People don't realize this, so they keep building more launch platforms to replace the previous launch platforms, thinking that a different design will "work." But it won't work. Because the idea is flawed from the get-go.

Launch platforms are inherently competitive. There is no way for "everyone" to get to number one. As you scale and get more and more people adding their products to your platform, your homepage and your visitors' browsers' viewports stay the same size. So the ratio of launches:visible_launches grows and grows, and therefore the percentage that get any attention shrinks over time.

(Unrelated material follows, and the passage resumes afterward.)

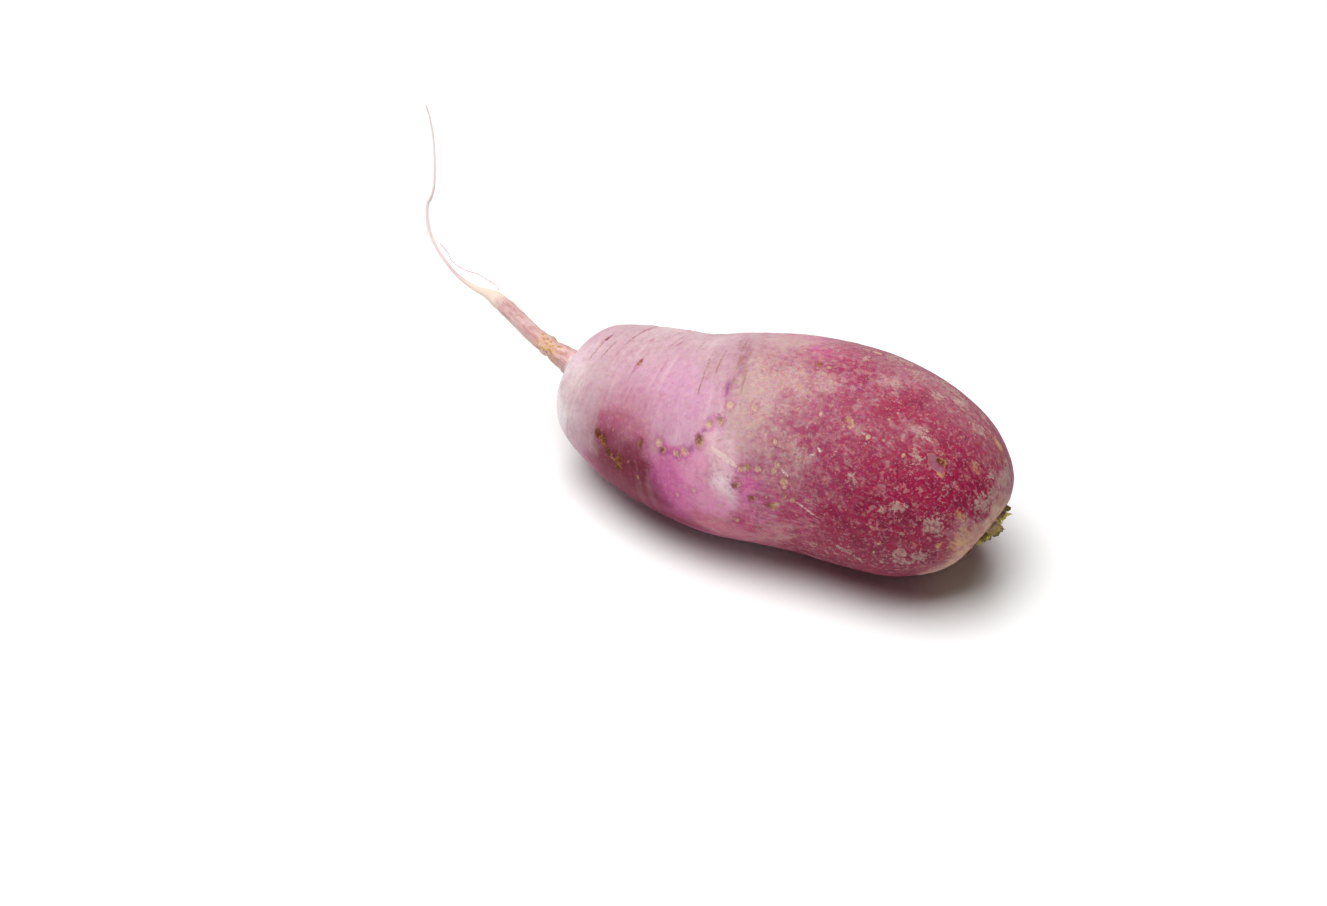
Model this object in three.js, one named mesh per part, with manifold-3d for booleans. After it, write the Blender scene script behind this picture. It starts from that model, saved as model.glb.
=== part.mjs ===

You can try to remedy this by making it less competitive to launch, e.g. by cycling through submissions so no one is at the top all the time, or giving products second-chance days, or adding more launch lists so there's more real estate of products to upvote, or whatever. But this just leads to a second and more impactful problem…

…which is that you won't get any traffic. A launch platform is a marketplace, and the only value the supply side has for posting to a launch platform is to get users and/or feedback. Those users and feedback come from traffic, i.e. the demand side of your marketplace. And traffic comes from people referring their friends/audiences to the launch platform to upvote their product. In other words, it's the competition that drives traffic. That's it. Nothing else brings traffic. People en masse don't tend to make a habit of frequenting launch platforms, nor do launch platforms show up for popular search keywords, nor do they get shared on social media (except when first launched), nor do they receive traffic in any other way other than people promoting their launches.

So when you kill competition, you kill the only source of traffic you're ever going to have, and your launch platform ceases to be valuable. You killed the demand side of your marketplace, which made it useless to the supply side.

Limiting your platform to 10 launches per day seems like a clever way to circumvent this, but even if that "succeeds", the result will be that you have many more than 10 people per day who want to launch. And you will either have to expand to accommodate them (and thus encounter all of the above problems), or you'll have to implement some sort of rules or system for who gets to launch and who doesn't. Which is just you picking the winners/losers, and doesn't avoid the entire problem you sought to solve, which is preventing people from losing. All the people who don't get to launch will be on HN in a month writing about how they're making a new launch platform that works for everyone.

So what's the solution?

It's to understand and accept that marketing is competitive. And launching is just marketing. So launching is competitive.

Attention is zero sum. Not everyone can win. The vast majority of all products built will die in obscurity, and it's not because of a flaw in the design of launch platforms, social networks, search engines, etc. It's an inescapable fact of reality. It might as well be a law of physics. It's better to just embrace it.